▸ **Task to carry out**
Please give back word for word the lines below, from the first one through the one with "and red ribbon binding.".

(3D code data)
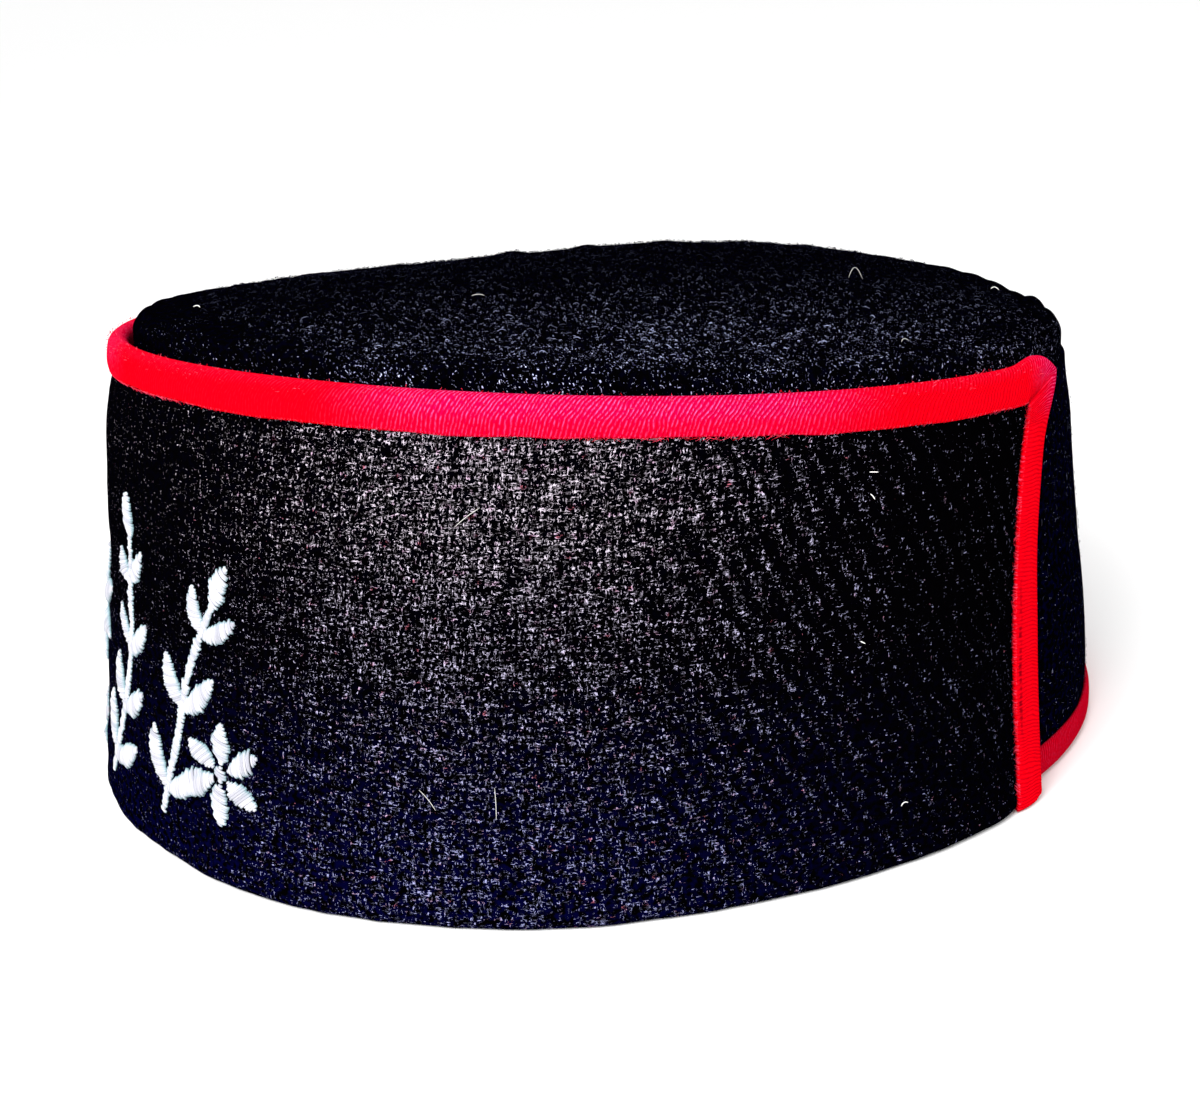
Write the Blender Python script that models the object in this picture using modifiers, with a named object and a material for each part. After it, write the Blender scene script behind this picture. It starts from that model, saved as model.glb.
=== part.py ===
"""Oval felt prayer cap with a turned-up cuff and red ribbon binding.

The cap rests on its lower edge with the crown up and its front towards -Y.
Angles run round the cap from +X, so the back is at 90 degrees and the front at -90.
"""
import math

import bmesh
import bpy

# Oval of the cuff's outer face, in metres, and how it changes from the top edge to the base
HALF_LENGTH = 0.0960
HALF_WIDTH = 0.0781
EGG_SHARE = 0.030
BASE_FLARE = 0.096
FRONT_FLARE = 0.052
WAIST_SHARE = 0.010

# The oval's centre lies this far behind the origin, which is under the middle of the whole cap
CENTRE_SHIFT = 0.0062

# Height of the cuff's top edge above the base, and how it rises and dips round the cap
CUFF_HEIGHT = 0.0874
FRONT_RISE = 0.0062
SIDE_RISE = 0.0038
FAR_WAVE = 0.0018

# Felt and ribbon, and the clearance where two pieces meet
FELT = 0.0020
RIBBON = 0.0007
GAP = 0.0003

# Binding: half the thickness of the edge it rolls over, and the width of its face and tucked side
ROLL = FELT / 2 + GAP + RIBBON
FACE_WIDTH = 0.0066
END_FACE_WIDTH = 0.0088
TUCKED_WIDTH = 0.0060

# Fold at the cuff's lower edge: its outer radius, and its short upright leg under the body's wall,
# whose inner edge hangs a little lower than its outer edge because the wall slopes
FOLD_RADIUS = 0.0022
FOLD_LEG = 0.0004
WALL_SLOPE_DROP = 0.0004
WALL_FOOT = FOLD_RADIUS + FOLD_LEG + WALL_SLOPE_DROP + GAP
HEM_DROP = 0.0009

# The cuff's ends stand this many degrees behind the sides and lean back towards the top
CUFF_END = 41.4
END_LEAN = 4.3

# Crown: its lip above the cuff's top edge, the dome's rise, the shoulder's radius, the skirt's
# drop below it, and how far the skirt is drawn in from the wall
CROWN_LIP = 0.0032
CROWN_DOME = 0.0071
SHOULDER = 0.0035
SKIRT = 0.0040
SKIRT_INSET = 0.0006

# Depths below the cuff's outer face, and how far the wall eases out where no cuff holds it
WALL_DEPTH = FELT + GAP + RIBBON + GAP
CROWN_DEPTH = WALL_DEPTH + SKIRT_INSET
BACK_EASE = 0.0018

# The felt swells past its pinched, bound edges, reaching most of this within the run
CUFF_SWELL = 0.0019
SWELL_RUN = 0.0060

# Facets round the whole cap, along the cuff and along the open back
ROUND_STEPS = 80
CUFF_STEPS = 60
BACK_STEPS = 20

# Length over which the binding's face turns from the mitre to square across, the height at which
# its ends start to turn under, and how high its face and its tucked side stop above the base
MITRE_FAN = 0.0100
FOOT_KNEE = 0.0042
FACE_FOOT = 0.0004
TUCKED_FOOT = 0.0034


def oval(angle, level):
    """Point of the cuff's outer face, level 0 at the base and 1 at the top edge.

    An ellipse that is egg-shaped at the top, flared at the base and slightly hollow between."""
    share = 1.0 + EGG_SHARE * level * math.sin(3 * angle)
    share += (1.0 - level) * (BASE_FLARE - FRONT_FLARE * math.sin(angle))
    share -= WAIST_SHARE * math.sin(math.pi * min(level, 1.0))
    return HALF_WIDTH * share * math.cos(angle), HALF_LENGTH * share * math.sin(angle)


def rise(angle):
    """How much the top edge stands above or below its mean height."""
    far_side = (1.0 - math.cos(angle)) / 2
    return (SIDE_RISE * math.cos(angle) - FRONT_RISE * math.sin(angle)
            - FAR_WAVE * math.sin(2 * angle) * far_side)


def rim_height(angle):
    return CUFF_HEIGHT + rise(angle)


def wall_point(angle, height, depth):
    """Point at a height, set in from the cuff's outer face by a depth square to the oval."""
    level = height / rim_height(angle)
    x, y = oval(angle, level)
    step = 1e-4
    before = oval(angle - step, level)
    after = oval(angle + step, level)
    run_x, run_y = after[0] - before[0], after[1] - before[1]
    run = math.hypot(run_x, run_y)
    return x - depth * run_y / run, y + depth * run_x / run, height


def end_angle(height):
    """Angle of the cuff's near end at a height."""
    level = height / rim_height(math.radians(CUFF_END))
    return math.radians(CUFF_END + END_LEAN * max(level, 0.0) ** 3)


def arc_length(start, end, level):
    """Length of the oval between two angles, as the sum of short chords."""
    count = 200
    points = [oval(start + (end - start) * k / count, level) for k in range(count + 1)]
    return sum(math.dist(a, b) for a, b in zip(points, points[1:]))


CUFF_LENGTH = arc_length(math.radians(CUFF_END), -math.pi - math.radians(CUFF_END), 0.5)
BACK_LENGTH = arc_length(math.radians(CUFF_END), math.pi - math.radians(CUFF_END), 0.0)


def cuff_point(along, height, depth):
    """The cuff's flat pattern bent round the cap: along runs from the near end over the front."""
    end = end_angle(height)
    angle = end - (math.pi + 2 * end) * along / CUFF_LENGTH
    return wall_point(angle, height, depth)


def cuff_rim(along):
    """Height of the cuff's bound top edge over a point of its flat pattern."""
    end = math.radians(CUFF_END + END_LEAN)
    return rim_height(end - (math.pi + 2 * end) * along / CUFF_LENGTH)


def back_point(along, height, depth):
    """The stretch between the cuff's ends: along runs from the near end over the back."""
    end = end_angle(height)
    angle = end + (math.pi - 2 * end) * along / BACK_LENGTH
    return wall_point(angle, height, depth - back_ease(angle))


def back_ease(angle):
    """How far the wall eases out at the back, from nothing at the cuff's ends."""
    held = math.sin(math.radians(CUFF_END + END_LEAN))
    return BACK_EASE * max(0.0, (math.sin(angle) - held) / (1.0 - held))


def bent_sheet(name, columns, rows, place, thickness, colour, roughness):
    """Flat grid whose vertices move to place(column, row), thickened on its inner side."""
    form = bmesh.new()
    bmesh.ops.create_grid(form, x_segments=columns, y_segments=rows, size=0.5)
    for vertex in form.verts:
        column = round((vertex.co.x + 0.5) * columns)
        row = round((vertex.co.y + 0.5) * rows)
        x, y, z = place(column, row)
        vertex.co = (x, y + CENTRE_SHIFT, z)
    bmesh.ops.remove_doubles(form, verts=form.verts, dist=1e-5)
    mesh = bpy.data.meshes.new(name)
    form.to_mesh(mesh)
    form.free()
    mesh.shade_smooth()
    mesh.set_sharp_from_angle(angle=math.radians(50))
    mesh.materials.append(surface(name, colour, roughness))
    piece = bpy.data.objects.new(name, mesh)
    cap.objects.link(piece)
    wall = piece.modifiers.new("thickness", 'SOLIDIFY')
    wall.thickness = thickness
    wall.offset = -1.0
    wall.use_even_offset = True
    wall.use_quality_normals = True
    return piece


def surface(name, colour, roughness):
    material = bpy.data.materials.new(name)
    material.use_nodes = True
    shader = material.node_tree.nodes["Principled BSDF"]
    shader.inputs["Base Color"].default_value = (*colour, 1.0)
    shader.inputs["Roughness"].default_value = roughness
    shader.inputs["Metallic"].default_value = 0.0
    return material


def round_angle(column):
    return 2 * math.pi * column / ROUND_STEPS


def build_crown_top():
    """Domed oval panel with a rounded shoulder and a short turned-down skirt.

    Its rows run from the skirt's foot up over the shoulder and in to the middle."""
    turn = [math.radians(degrees) for degrees in (90, 60, 30, 0)]
    shares = (0.88, 0.74, 0.58, 0.40, 0.20, 0.0)
    rows = [(0.0, SHOULDER + SKIRT, 1.0)]
    rows += [(SHOULDER * (1 - math.sin(t)), SHOULDER * (1 - math.cos(t)), 1.0) for t in turn]
    rows += [(SHOULDER, 0.0, share) for share in shares]

    def place(column, row):
        inset, drop, share = rows[row]
        angle = round_angle(column)
        x, y, _ = wall_point(angle, rim_height(angle), CROWN_DEPTH + inset)
        height = CUFF_HEIGHT + share * rise(angle) + CROWN_LIP
        height += CROWN_DOME * (1 - share ** 2) - drop
        return share * x, share * y, height

    return bent_sheet("crown_top", ROUND_STEPS, len(rows) - 1, place, FELT,
                      (0.012, 0.012, 0.016), 0.95)


def build_crown_wall():
    """Side wall of the body, from the crown's skirt down to the fold or the back hem."""
    levels = (0.0, 0.25, 0.5, 0.75, 1.0)
    open_back = math.sin(math.radians(CUFF_END + END_LEAN))

    def place(column, row):
        angle = round_angle(column)
        foot = WALL_FOOT - HEM_DROP * (math.sin(angle) > open_back)
        top = rim_height(angle) + CROWN_LIP - SHOULDER - SKIRT - GAP
        return wall_point(angle, foot + (top - foot) * levels[row], WALL_DEPTH - back_ease(angle))

    return bent_sheet("crown_wall", ROUND_STEPS, len(levels) - 1, place, FELT,
                      (0.010, 0.010, 0.018), 0.95)


def build_cuff():
    """Turned-up cuff: an upright face and the fold that brings it under the body's wall."""
    shares = (1.0, 0.9, 0.7, 0.45, 0.2, 0.0)
    upright = 1 + len(shares)
    free_length = CUFF_LENGTH - 2 * END_FACE_WIDTH
    far_leg = WALL_DEPTH + FELT
    turn = [math.radians(degrees) for degrees in (30, 60, 90)]
    fold = [(FOLD_RADIUS * (1 - math.cos(t)), FOLD_RADIUS * (1 - math.sin(t)), 1.0) for t in turn]
    fold += [(far_leg - depth, height, 0.0) for depth, height, _ in reversed(fold)]
    fold += [(far_leg, FOLD_RADIUS, 0.0), (far_leg, FOLD_RADIUS + FOLD_LEG, 0.0)]

    def column_along(column):
        """The first and last columns lie under the end bindings, the rest are spread evenly."""
        if column in (0, CUFF_STEPS):
            return ROLL if column == 0 else CUFF_LENGTH - ROLL
        return END_FACE_WIDTH + free_length * (column - 1) / (CUFF_STEPS - 2)

    def swell(along, height):
        """How far the felt stands out, from its distance to the nearest bound edge."""
        free = min(along - END_FACE_WIDTH, CUFF_LENGTH - END_FACE_WIDTH - along,
                   cuff_rim(along) - FACE_WIDTH - height)
        return CUFF_SWELL * (1.0 - math.exp(-max(0.0, free) / SWELL_RUN))

    def place(column, row):
        along = column_along(column)
        if row >= upright:
            depth, height, swollen = fold[row - upright]
            return cuff_point(along, height, depth - swollen * swell(along, height))
        if row == 0:
            return cuff_point(along, cuff_rim(along) - ROLL, 0.0)
        bound = cuff_rim(along) - FACE_WIDTH
        height = FOLD_RADIUS + (bound - FOLD_RADIUS) * shares[row - 1]
        return cuff_point(along, height, -swell(along, height))

    return bent_sheet("cuff", CUFF_STEPS, upright + len(fold) - 1, place, FELT,
                      (0.014, 0.013, 0.016), 0.95)


def rolled_edge(face, tucked, middle):
    """Rows of a ribbon rolled over an edge, from its tucked side to its face.

    Each row is its reach back from the edge and its depth; middle is the depth of the edge's core."""
    rows = [(tucked, middle + ROLL)]
    for degrees in (180, 135, 90, 45, 0):
        turn = math.radians(degrees)
        rows.append((ROLL * (1 - math.sin(turn)), middle - ROLL * math.cos(turn)))
    rows.append((face, middle - ROLL))
    return rows


def build_cuff_binding():
    """Ribbon over the cuff's free edge: up one end, mitred, along the top and down the other."""
    rows = rolled_edge(FACE_WIDTH, TUCKED_WIDTH, FELT / 2)
    end_reach = [reach for reach, _ in rows[:-1]] + [END_FACE_WIDTH]
    feet = [TUCKED_FOOT] * 3 + [(TUCKED_FOOT + 2 * FACE_FOOT) / 3] + [FACE_FOOT] * 3
    drops = (0.0025, 0.0050, MITRE_FAN, 0.0200, 0.0350, 0.0500, 0.0650)
    lifts = (1.0, 0.5, 0.0)
    side = [("drop", drop) for drop in drops] + [("lift", lift) for lift in lifts]
    stations = [("near", *step) for step in reversed(side)]
    stations += [("top", "column", column) for column in range(CUFF_STEPS + 1)]
    stations += [("far", *step) for step in side]

    def slant(distance):
        """Share of the mitre's 45 degrees left at a distance from the corner."""
        return max(0.0, 1.0 - distance / MITRE_FAN)

    def tuck(height):
        """How far the face turns under at its foot, following the cuff's fold."""
        low = max(FOLD_RADIUS - height, 0.0)
        radius = FOLD_RADIUS + GAP + RIBBON
        return radius - math.sqrt(radius ** 2 - low ** 2)

    def place(column, row):
        reach, depth = rows[row]
        part, kind, where = stations[column]
        if part == "top":
            near = CUFF_LENGTH * where / CUFF_STEPS
            far = CUFF_LENGTH - near
            along = near + end_reach[row] * (slant(near) - slant(far))
            return cuff_point(along, cuff_rim(along) - reach, depth)
        border = 0.0 if part == "near" else CUFF_LENGTH
        along = abs(border - end_reach[row])
        if kind == "lift":
            height = feet[row] + where * (FOOT_KNEE - feet[row])
            return cuff_point(along, height, depth + tuck(height))
        return cuff_point(along, cuff_rim(border) - where - reach * slant(where), depth)

    return bent_sheet("cuff_binding", len(stations) - 1, len(rows) - 1, place, RIBBON,
                      (0.85, 0.004, 0.02), 0.45)


def build_hem_binding():
    """Ribbon over the body's lower edge between the cuff's ends."""
    rows = rolled_edge(FACE_WIDTH, TUCKED_WIDTH, WALL_DEPTH + FELT / 2)
    foot = WALL_FOOT - HEM_DROP - ROLL

    def place(column, row):
        reach, depth = rows[row]
        along = GAP + (BACK_LENGTH - 2 * GAP) * column / BACK_STEPS
        return back_point(along, foot + reach, depth)

    return bent_sheet("hem_binding", BACK_STEPS, len(rows) - 1, place, RIBBON,
                      (0.60, 0.003, 0.02), 0.45)


for old in list(bpy.data.objects):
    bpy.data.objects.remove(old, do_unlink=True)
cap = bpy.data.collections.new("prayer_cap")
bpy.context.scene.collection.children.link(cap)

build_crown_top()
build_crown_wall()
build_cuff()
build_cuff_binding()
build_hem_binding()
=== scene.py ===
import math

import bpy
import numpy as np
from mathutils import Matrix


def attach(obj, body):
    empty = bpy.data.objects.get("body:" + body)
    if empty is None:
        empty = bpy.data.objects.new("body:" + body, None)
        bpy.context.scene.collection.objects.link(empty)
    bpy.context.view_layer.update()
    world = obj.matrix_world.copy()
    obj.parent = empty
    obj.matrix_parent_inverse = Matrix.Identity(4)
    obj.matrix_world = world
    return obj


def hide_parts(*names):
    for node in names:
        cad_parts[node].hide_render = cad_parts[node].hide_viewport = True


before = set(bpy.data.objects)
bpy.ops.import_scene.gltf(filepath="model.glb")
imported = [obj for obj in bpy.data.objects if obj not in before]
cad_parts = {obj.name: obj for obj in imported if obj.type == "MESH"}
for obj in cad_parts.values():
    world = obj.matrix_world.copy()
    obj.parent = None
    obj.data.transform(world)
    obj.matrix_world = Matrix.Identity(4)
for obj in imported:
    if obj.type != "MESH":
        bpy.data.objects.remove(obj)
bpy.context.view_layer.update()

# Oval felt prayer cap with a turned-up cuff and a red ribbon binding.
# The front is towards -Y, the open back towards +Y; angles run from +X over the back.
# Lengths are in metres. A felt's UV map holds its flat cloth in metres too.

# Form of the cap

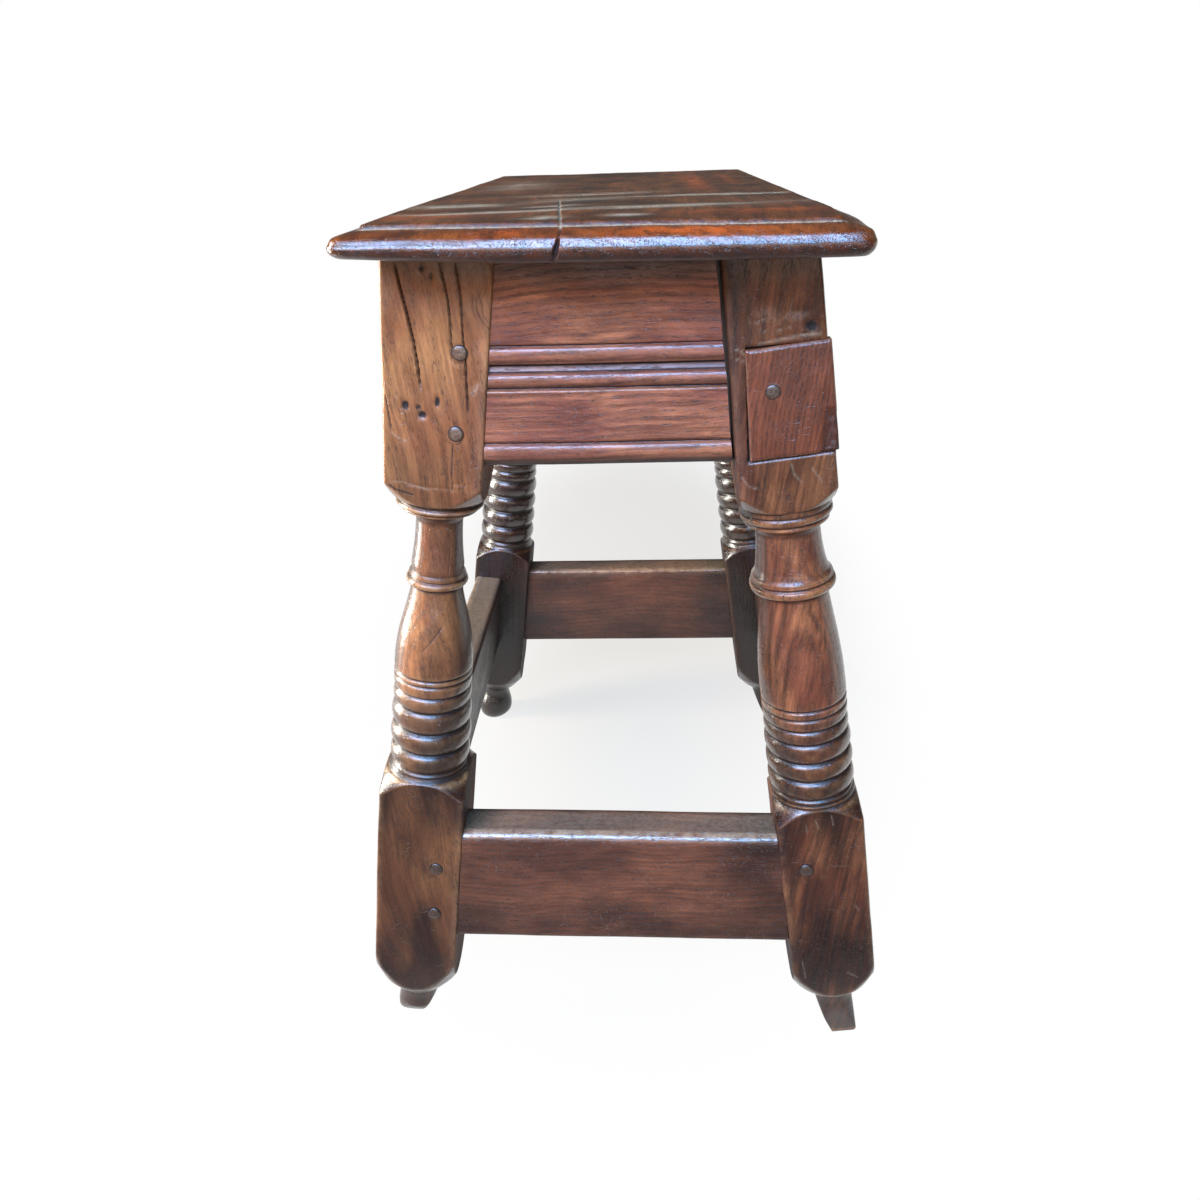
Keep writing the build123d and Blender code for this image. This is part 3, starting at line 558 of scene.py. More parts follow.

▸ **Answer to this exercise**
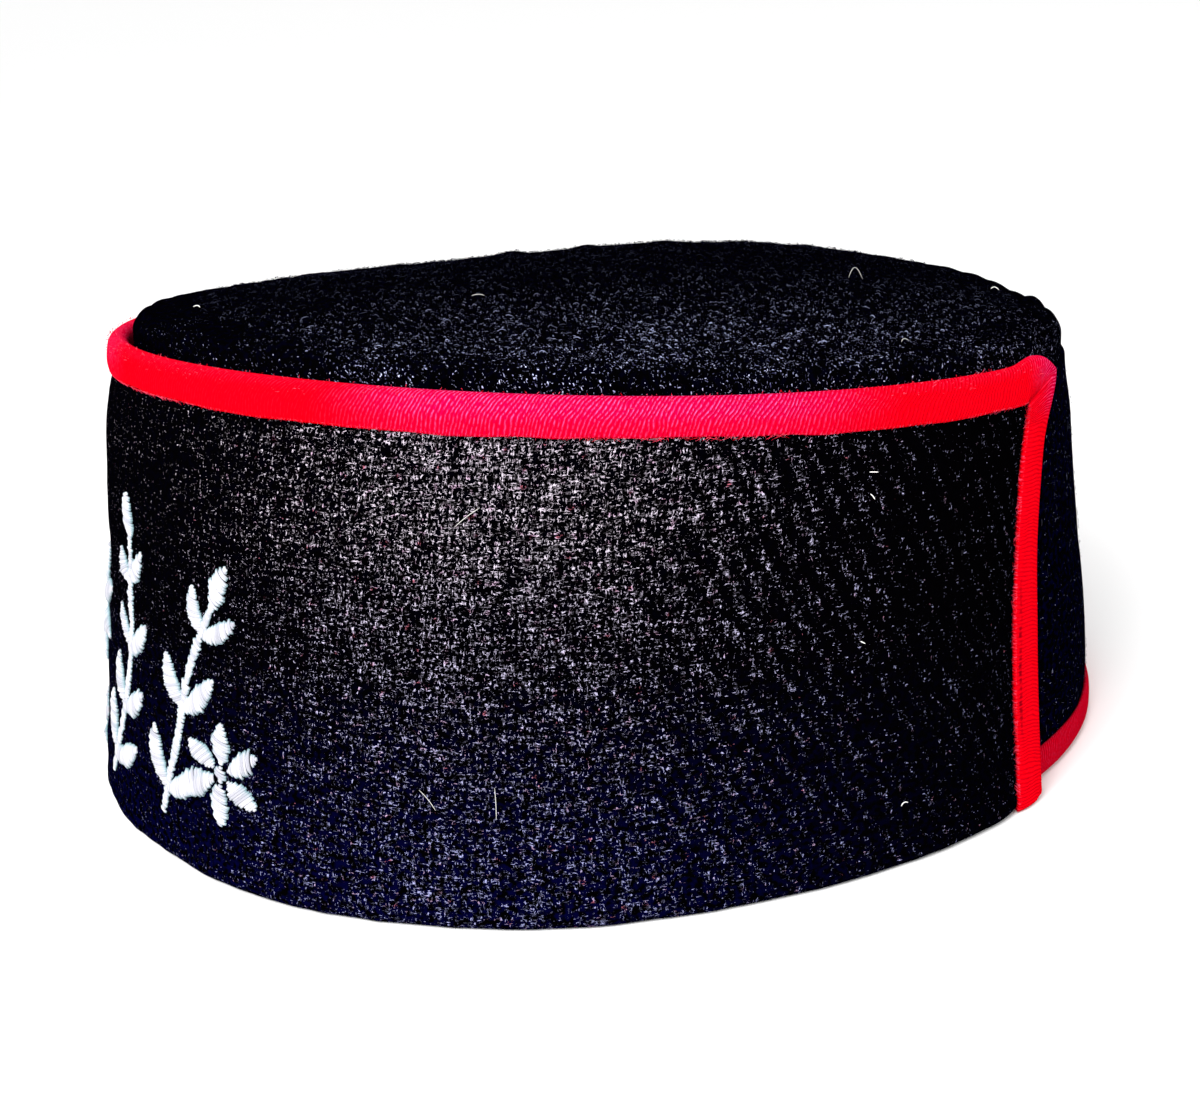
Write the Blender Python script that models the object in this picture using modifiers, with a named object and a material for each part. After it, write the Blender scene script behind this picture. It starts from that model, saved as model.glb.
=== part.py ===
"""Oval felt prayer cap with a turned-up cuff and red ribbon binding.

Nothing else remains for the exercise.